Q: Campuses have long been centers of protest and political debate. Is there anything in particular Inside Higher Ed readers should note that makes this wave of protests and the responses to them different than, say, those during the Vietnam war?
A: I just read the report of the Cox Commission, which was a fact-finding commission appointed to investigate the events at Columbia in May 1968. I was struck by some of the similarities between the events of 1968 and the events that have unfolded over the past eight months. One of the students’ principal complaints in 1968 had to do with the University’s perceived complicity in the war in Southeast Asia—students were upset that the CIA was recruiting on campus, and that the University had not been fully transparent, in their view, about links with the military. The campus was starkly divided, and university administrators feared that there would be violence between protesters and counterprotesters. The ferment on campus was closely connected to a larger, national political debate about the war. And the conflict between students and the administration escalated when students perceived the University to be acting arbitrarily or autocratically. There are lots of parallels here. Of course, there are differences, too. One thing that’s distinctive about the current wave of protests is the extent to which they’re tied up with questions about language. There’s this chasm between what speakers think they’re saying and what listeners think they’re hearing.
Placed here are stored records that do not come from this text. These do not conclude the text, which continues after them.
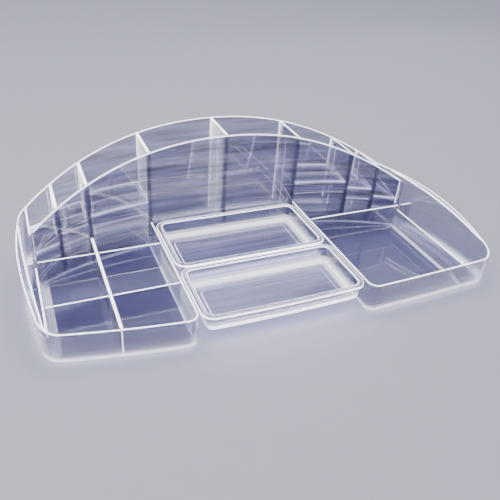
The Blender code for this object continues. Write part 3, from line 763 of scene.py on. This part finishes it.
def build_tall_wall(sizes):
    """Curved wall between the tall bays and the wings, with a bright line along its foot."""
    refine("tall_front_wall", "tall_wall_sheet", sizes, ends=(), lines=(DOWN,), sheet="streaked_wall")


def build_dividers(sizes):
    """Upright sheets. The tall ones run into the tall wall, where their front ends stay dark."""
    for node in WAVY_DIVIDERS:
        refine(node, node + "_sheet", sizes, lines=(UP,), dim=(FRONT,), sheet="tall_sheet")
    for node in CLEAR_DIVIDERS:
        refine(node, node + "_sheet", sizes, lines=(UP,), dim=(FRONT,))
    for node in LOW_SHEETS:
        refine(node, node + "_sheet", sizes)
    refine("left_long_divider", "left_long_divider_sheet", sizes, ends=(UP, FRONT), lines=(UP,))
    for node in ("left_pocket_end", "right_pocket_end"):
        refine(node, node + "_sheet", sizes)
    build_panel_fillets(sizes)


def build_shelves(sizes):
    """Raised shelves, each with its lip and a bright fillet along the back wall."""
    for side in ("left", "right"):
        for bay in ("inner", "middle", "outer"):
            node = side + "_shelf_" + bay
            refine(node, node + "_step", sizes, lines=(UP, DOWN))
            low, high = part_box(node)
            line = []
            for x in spread(low.x + ORIGIN.x, high.x + ORIGIN.x, CORNER_STEPS):
                y = curve_face_y(x, BACK_Y, -(sizes.wall + sizes.shelf_fillet))
                line.append(place(Vector((x, y)), high.z - sizes.shelf_fillet))
            lay_bead(node + "_rear_fillet", line, sizes.shelf_fillet, "gathered_edge")


def build_rails(sizes):
    """Ledges on the bay walls that carry the trays."""
    for side in ("left", "right"):
        refine(side + "_rail", side + "_rail_ledge", sizes, ends=(), slot="case_clear")


# Trays

def tray_outline(prefix, sizes, inset):
    """A tray's outline in plan, that far inside its lip, anticlockwise, in the CAD frame."""
    low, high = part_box(prefix + "_rim")
    front_drop = 0.0
    if prefix == "front_tray":
        bow = (high.x - low.x) / 2 - sizes.tray_corner
        front_drop = bow ** 2 / (2 * sizes.tray_front_radius)
    low = low + Vector((inset, inset, 0))
    high = high - Vector((inset, inset, 0))
    radius = max(sizes.tray_corner - inset, sizes.tray_inner_corner)
    bow = (high.x - low.x) / 2 - radius
    middle = (low.x + high.x) / 2
    corner_y = low.y + front_drop
    points = []

    def arc(x, y, start):
        for turn in quarter_turn(CORNER_STEPS):
            angle = math.radians(start) + turn
            points.append(Vector((x + radius * math.cos(angle), y + radius * math.sin(angle))))

    arc(high.x - radius, high.y - radius, 0)
    arc(low.x + radius, high.y - radius, 90)
    arc(low.x + radius, corner_y + radius, 180)
    for step in range(1, FRONT_STEPS):
        x = bow * (2 * step / FRONT_STEPS - 1)
        y = low.y + (x ** 2 / (2 * sizes.tray_front_radius) if front_drop else 0.0)
        points.append(Vector((middle + x, y)))
    arc(high.x - radius, corner_y + radius, 270)
    return points


def tray_section(prefix, sizes):
    """A tray's section from under its floor round the lip to the top of its floor.

    Each point is its depth from the lip's outer edge, its height and the stretch that ends there.
    """
    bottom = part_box(prefix + "_pan")[0].z
    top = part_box(prefix + "_rim")[1].z
    lip = sizes.tray_lip
    foot = sizes.tray_foot
    half = sizes.tray_lip_thickness / 2
    rim_in = lip + sizes.tray_wall
    step_in = lip + foot + sizes.tray_step_inset
    section = [(step_in + sizes.tray_step, bottom + sizes.tray_step, "edge"), (step_in, bottom, "edge")]
    for step, angle in enumerate(reversed(quarter_turn(FOOT_STEPS))):
        part = "outer foot" if step else "plain"
        section.append((lip + foot * (1 - math.cos(angle)), bottom + foot * (1 - math.sin(angle)), part))
    section.append((lip, top - 3 * half, "plain"))
    section.append((lip - half / 2, top - 2 * half, "plain"))
    for step, angle in enumerate(spread(-math.pi / 2, math.pi / 2, ROUND_STEPS)):
        part = "edge" if ROUND_STEPS / 2 <= step < ROUND_STEPS else "plain"
        section.append((half - half * math.cos(angle), top - half + half * math.sin(angle), part))
    for step, angle in enumerate(reversed(quarter_turn(ROUND_STEPS))):
        part = "edge" if 1 < step < ROUND_STEPS - 1 else "plain"
        section.append((rim_in - half + half * math.cos(angle), top - half + half * math.sin(angle),
                        part))
    inner = foot - sizes.tray_wall
    for step, angle in enumerate(quarter_turn(FOOT_STEPS)):
        part = "inner wall" if step else "plain"
        if step > FOOT_STEPS / 3:
            part = "inner foot"
        section.append((lip + foot - inner * math.cos(angle), bottom + foot - inner * math.sin(angle),
                        part))
    return section


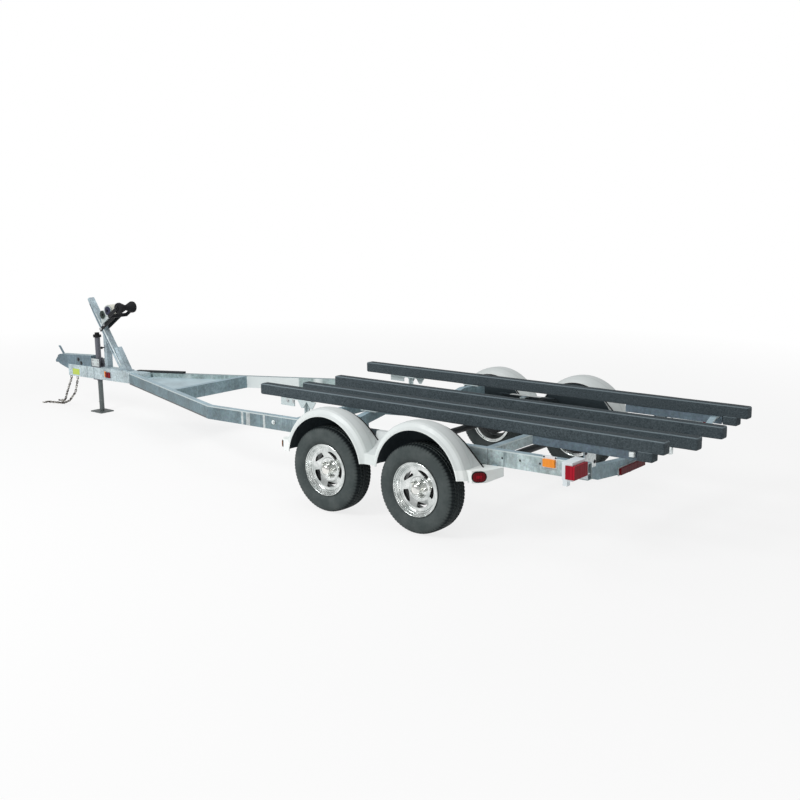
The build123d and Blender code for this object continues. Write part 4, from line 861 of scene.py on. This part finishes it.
# rails: a seam, a row of holes, bright bands, the side lamp's plate, a bolt and its washer
SEAM_X = (0.4025, 0.4065)
RAIL_HOLES = [(0.530, 0.575), (0.683, 0.577), (0.850, 0.578)]
RAIL_BANDS = [(-2.213, -2.188), (-2.152, -2.104), (-1.942, -1.916)]
SIDE_LAMP_X, SIDE_LAMP_Z = (0.884, 0.980), (0.567, 0.623)
LAMP_PLATE_X = (SIDE_LAMP_X[0] - 0.010, SIDE_LAMP_X[1] + 0.010)
LAMP_PLATE_Z = (SIDE_LAMP_Z[0] - 0.010, SIDE_LAMP_Z[1] + 0.022)
RAIL_BOLT = (-1.812, 0.574)
for name, side in SIDES.items():
    dark = [sheet_on(side, RAIL_OUT, 0.0008, SEAM_X, (RAIL_BOTTOM, RAIL_TOP))]
    dark += [on_side(side, RAIL_OUT, x, z, disc(0.0085, 0.0008)) for x, z in RAIL_HOLES]
    dark += [on_side(side, RAIL_OUT, x, SIDE_LAMP_Z[1] + 0.012, disc(0.0075, 0.004)) for x in SIDE_LAMP_X]
    fixed(f"rail_holes_{name}", merged(*dark), DARK_BOLT)
    plate = sheet_on(side, RAIL_OUT, 0.002, LAMP_PLATE_X, LAMP_PLATE_Z, 0.001)
    fixed(f"side_lamp_plate_{name}", plate, HOUSING)
    washer = on_side(side, RAIL_OUT, *RAIL_BOLT, disc(0.022, 0.002, 28))
    fixed(f"rail_washer_{name}", washer, DARK_BOLT)
    bolt = bolts_on(side, RAIL_OUT + 0.002, [RAIL_BOLT], 0.014, 0.012)
    fixed(f"rail_bolt_{name}", bolt, BRIGHT_ZINC)
    band_z = (RAIL_BOTTOM + 0.001, RAIL_TOP - RAIL_LIP)
    bands = [sheet_on(side, RAIL_OUT, 0.0006, xs, band_z) for xs in RAIL_BANDS]
    fixed(f"rail_bands_{name}", merged(*bands), GALV_PALE)

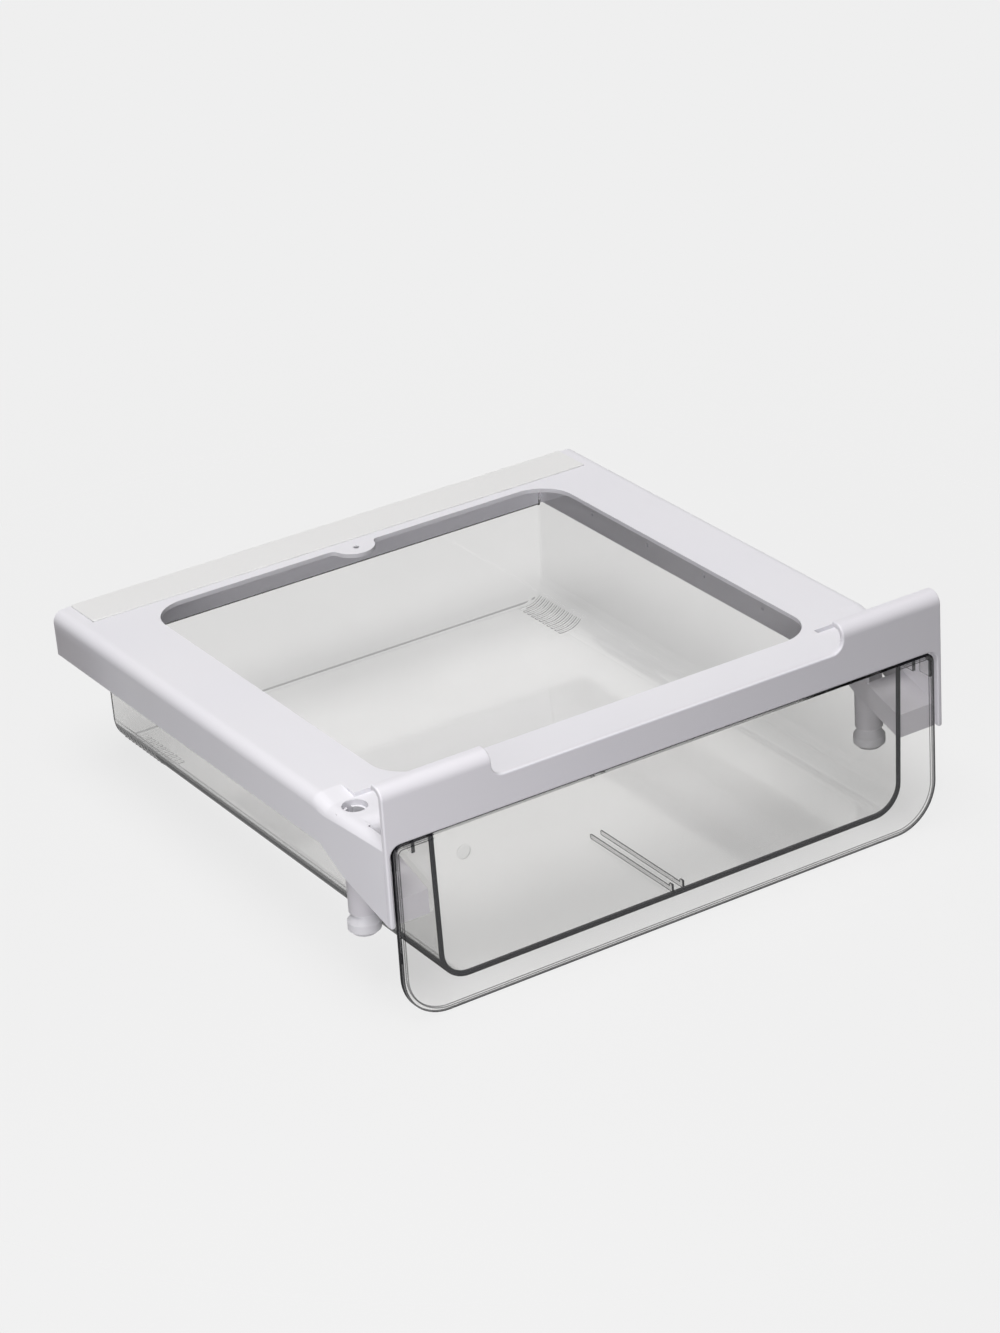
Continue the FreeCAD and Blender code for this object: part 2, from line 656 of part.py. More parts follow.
# ---------------------------------------------------------------------------------------------
# Rear trim strip
# ---------------------------------------------------------------------------------------------
strip = new_body("rear_strip")
pad(strip, "strip", "XY_Plane", top - S["strip_seat"], top + S["strip_proud"],
    round_box(-strip_half, strip_half, frame_back - S["strip_depth"], frame_back, S["strip_corner"]))
bevel_edges(strip, "strip_edges", S["strip_proud"] / 2,
            lambda edge: ends_match(edge, lambda p: near(p.z, top + S["strip_proud"])))

# ---------------------------------------------------------------------------------------------
# Feet: a turned bulb under each post with a split stud up the bore
# ---------------------------------------------------------------------------------------------
post_low = top - S["post_drop"]
neck_low = post_low - S["neck_high"]
widest = neck_low - S["bulb_top"]
sole = top - S["foot_drop"]
stud_high = top - S["stud_top"]
for side, name in SIDES:
    foot = new_body("foot_" + name)
    axis_x = post_side * side
    profile = [
        (Size.of(0), sole),
        (S["sole_radius"], sole),
        (S["bulb_radius"], sole + (S["bulb_radius"] - S["sole_radius"])),
        (S["bulb_radius"], widest),
        (S["neck_radius"], neck_low),
        (S["neck_radius"], post_low),
        (S["stud_radius"], post_low),
        (S["stud_radius"], stud_high),
        (S["stud_radius"] - S["stud_wall"], stud_high),
        (S["stud_radius"] - S["stud_wall"], post_low),
        (Size.of(0), post_low),
    ]
    sketch = new_sketch(foot, "turned_outline", "XZ_Plane", Size.of(0))
    outline(sketch, profile)
    turned = foot.newObject("PartDesign::Revolution", "turned")
    turned.Profile = sketch
    turned.ReferenceAxis = (sketch, ["V_Axis"])
    turned.Angle = 360.0
    doc.recompute()
    pocket(foot, "split", "XY_Plane", post_low + S["neck_high"], stud_high + over,
           box(-S["stud_split"] / 2, S["stud_split"] / 2, -(S["stud_radius"] + over),
               S["stud_radius"] + over))
    foot.setExpression(".Placement.Base.x", axis_x.text)
    foot.setExpression(".Placement.Base.y", post_y.text)

# ---------------------------------------------------------------------------------------------
# Drawer tub
# ---------------------------------------------------------------------------------------------
tub = new_body("drawer_tub")
wall = S["tub_wall"]
pad(tub, "tub", "XZ_Plane", tub_front, back, [
    (-tub_base_half, tub_low, S["tub_corner"]),
    (tub_base_half, tub_low, S["tub_corner"]),
    (tub_half, rim_top),
    (-tub_half, rim_top),
])
round_edges(tub, "back_round", S["tub_back_round"],
            lambda edge: ends_match(edge, lambda p: near(p.y, back) and p.z < rim_top.number - 1e-3)
            or ends_match(edge, lambda p: near(p.y, back) and abs(p.x) > tub_base_half.number))
pocket(tub, "hollow", "XZ_Plane", tub_front - over, back - wall, [
    (-(tub_base_half - wall), tub_low + wall, S["tub_corner"] - wall),
    (tub_base_half - wall, tub_low + wall, S["tub_corner"] - wall),
    (tub_half - wall, rim_top),
    (tub_half - wall, rim_top + over),
    (-(tub_half - wall), rim_top + over),
    (-(tub_half - wall), rim_top),
])
pocket(tub, "low_back", "XY_Plane", top - S["tub_back_low"], rim_top + over,
       box(-(tub_half + over), tub_half + over,
           back_foot - S["skirt_wall"] - S["run_gap"], back + over))

wing_out = panel_half - S["wing_inset"]
wing_round = S["panel_shoulder"] - S["wing_inset"]
wing_in = wing_out - S["wing_thick"]
wing_low = rim_top - S["wing_thick"]
ridge_arc = S["tub_corner"] + S["ridge_high"]
for side, name in SIDES:
    wing = [
        (tub_half - wall / 2, wing_low),
        (wing_in, wing_low, wing_round - S["wing_thick"]),
        (wing_in, rim_top - S["wing_fall"]),
        (wing_out, rim_top - S["wing_fall"]),
        (wing_out, rim_top, wing_round),
        (tub_half - wall / 2, rim_top),
    ]
    pad(tub, "wing_" + name, "XZ_Plane", tub_front, tub_front + S["wing_depth"], mirrored(side, wing))
    fin_side = tub_half + S["fin_out"]
    x_low, x_high = on_side(side, fin_side - S["fin_thick"] / 2, fin_side + S["fin_thick"] / 2)
    pad(tub, "fin_" + name, "XZ_Plane", tub_front, tub_front + S["wing_depth"],
        box(x_low, x_high, wing_low - S["fin_drop"], wing_low))
    x_low, x_high = on_side(side, S["divider_side"] - S["divider_wide"] / 2,
                            S["divider_side"] + S["divider_wide"] / 2)
    floor = tub_low + wall
    rib = [
        (tub_front, floor - wall / 2),
        (front + S["divider_back"], floor - wall / 2),
        (front + S["divider_back"], floor + S["divider_high"]),
        (tub_front + S["hook_long"], floor + S["divider_high"]),
        (tub_front + S["hook_long"], floor + S["hook_high"]),
        (tub_front, floor + S["hook_high"]),
    ]
    pad(tub, "floor_rib_" + name, "YZ_Plane", x_low, x_high, rib)
    flat_end = tub_base_half - S["tub_corner"]
    inner_arc = S["tub_corner"] - wall / 2
    outer_bend = flat_end + ridge_arc * EIGHTH_TURN
    inner_bend = flat_end + inner_arc * EIGHTH_TURN
    outer_run = (ridge_arc * EIGHTH_TURN + S["ridge_cap"]) * DIAGONAL
    inner_run = (inner_arc * EIGHTH_TURN + S["ridge_cap"]) * DIAGONAL
    ridge = [
        (flat_end - S["ridge_reach"], tub_low - S["ridge_high"]),
        (outer_bend, tub_low - S["ridge_high"], ridge_arc),
        (outer_bend + outer_run, tub_low - S["ridge_high"] + outer_run),
        (inner_bend + inner_run, tub_low + wall / 2 + inner_run),
        (inner_bend, tub_low + wall / 2, inner_arc),
        (flat_end - S["ridge_reach"], tub_low + wall / 2),
    ]
    ridge_y = back - S["ridge_first"]
    first_ridge = pad(tub, "ridge_" + name, "XZ_Plane", ridge_y - S["ridge_wide"], ridge_y,
                      mirrored(side, ridge))
    tub.Tip = first_ridge
    ridges = tub.newObject("PartDesign::LinearPattern", "ridges_" + name)
    ridges.Originals = [first_ridge]
    ridges.Direction = (first_ridge.Profile[0], ["N_Axis"])
    ridges.setExpression("Length", (S["ridge_pitch"] * (S["ridge_count"] - 1)).text)
    ridges.setExpression("Occurrences", S["ridge_count"].text)
    tub.Tip = ridges
    doc.recompute()

# ---------------------------------------------------------------------------------------------
# Drawer front panel
# ---------------------------------------------------------------------------------------------
panel = new_body("drawer_front")
panel_top = top - S["panel_drop"]
pad(panel, "panel", "XZ_Plane", front, panel_back, [
    (-panel_half, Size.of(0), S["panel_foot"]),
    (panel_half, Size.of(0), S["panel_foot"]),
    (panel_half, panel_top, S["panel_shoulder"]),
    (-panel_half, panel_top, S["panel_shoulder"]),
])
bevel_edges(panel, "front_edge", S["panel_edge"],
            lambda edge: ends_match(edge, lambda p: near(p.y, front)))
pocket_ring(panel, "gate_mark", "XZ_Plane", S["gate_side"] - panel_half, top - S["gate_drop"],
            S["gate_radius"], panel_back - S["gate_deep"], panel_back + over)

# ---------------------------------------------------------------------------------------------
# Check and write every piece
# ---------------------------------------------------------------------------------------------
doc.recompute()
for thing in doc.Objects:
    if "Invalid" in thing.State or "Error" in thing.State:
        raise RuntimeError("%s is %s" % (thing.Name, thing.State))
os.makedirs("parts", exist_ok=True)
for body in doc.Objects:
    if body.TypeId != "PartDesign::Body":
        continue
    shape = body.Shape
    if shape.isNull() or not shape.isValid() or len(shape.Solids) != 1:
        raise RuntimeError("%s is not one valid solid" % body.Label)
    shape.exportStep("parts/%s.step" % body.Label)
    print("%-14s volume %9.0f mm3, box %s" % (body.Label, shape.Volume, shape.BoundBox))
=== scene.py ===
# %% [markdown]
# # A clear drawer under a white shelf frame
#
# This notebook dresses a moulded refrigerator drawer. Every solid of it comes ready made and in
# place, so the work here is what a plastics moulder and a product photographer would do: give each
# moulding its own plastic, put the drawer on a pale table, light it softly and set up the camera.
# The solids aren't moved or reshaped. Their box is noted here, and at the end the box of all that
# is shown is set beside it.

# %% Load the solids
import math

import bpy
import numpy as np
from mathutils import Matrix, Vector


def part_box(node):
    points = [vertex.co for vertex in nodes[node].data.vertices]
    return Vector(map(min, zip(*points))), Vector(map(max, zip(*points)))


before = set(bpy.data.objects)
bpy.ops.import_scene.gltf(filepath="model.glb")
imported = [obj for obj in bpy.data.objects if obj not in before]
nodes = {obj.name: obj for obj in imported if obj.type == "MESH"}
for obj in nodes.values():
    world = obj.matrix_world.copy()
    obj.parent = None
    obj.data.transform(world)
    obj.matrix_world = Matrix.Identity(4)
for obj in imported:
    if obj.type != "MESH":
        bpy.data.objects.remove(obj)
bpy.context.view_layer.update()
print("pieces:", sorted(nodes))

# %% [markdown]
# ## Lengths
#
# Blender counts in metres and a moulder in millimetres, so MM turns one into the other. The boxes
# of three mouldings give every place that a material or the table needs: the panel's outline, the
# tub's front end and back, and the frame's half width. They could be typed in, but read from the
# solids they stay right when a size changes. A box can't tell how thick the tub's wall is, or how
# high the ridges are that the tub stands on, so those two are given.

# %% Lengths
MM = 0.001
front_low, front_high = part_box("drawer_front")
tub_low, tub_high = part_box("drawer_tub")
frame_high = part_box("shelf_frame")[1]
tub_wall = 3.6 * MM
ridge_height = 0.7 * MM
tub_floor = tub_low.z + ridge_height + tub_wall
print("plate top at %.1f mm, tub floor at %.1f mm" % (frame_high.z / MM, tub_floor / MM))

# %% [markdown]
# ## Shader maths as ordinary sums
#
# A material is a small program made of nodes. Wiring Math nodes one by one hides the sum that they
# work out, so a socket is wrapped in a class whose operators add the nodes: `1 - mask * 0.3` then
# reads as what it is. Colours go through a Mix node, because a Math node turns them grey. Every
# other node comes from one method, which takes its type, its settings and what its inputs get.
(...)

Q: I know it's impossible to predict the future, but when you look ahead to the next academic year, what kind of campus climate do you anticipate? And do you have any thoughts on how this current season of events will impact free speech in academia?
A: I really don’t know what to expect, but it’s safe to assume that students will continue to care deeply about what’s happening in the world around them. They’ll continue to organize, gather and speak out, and so there will be protests and counterprotests, perhaps especially in the weeks before and after the November election. The fall will bring a new set of challenges, I’m sure.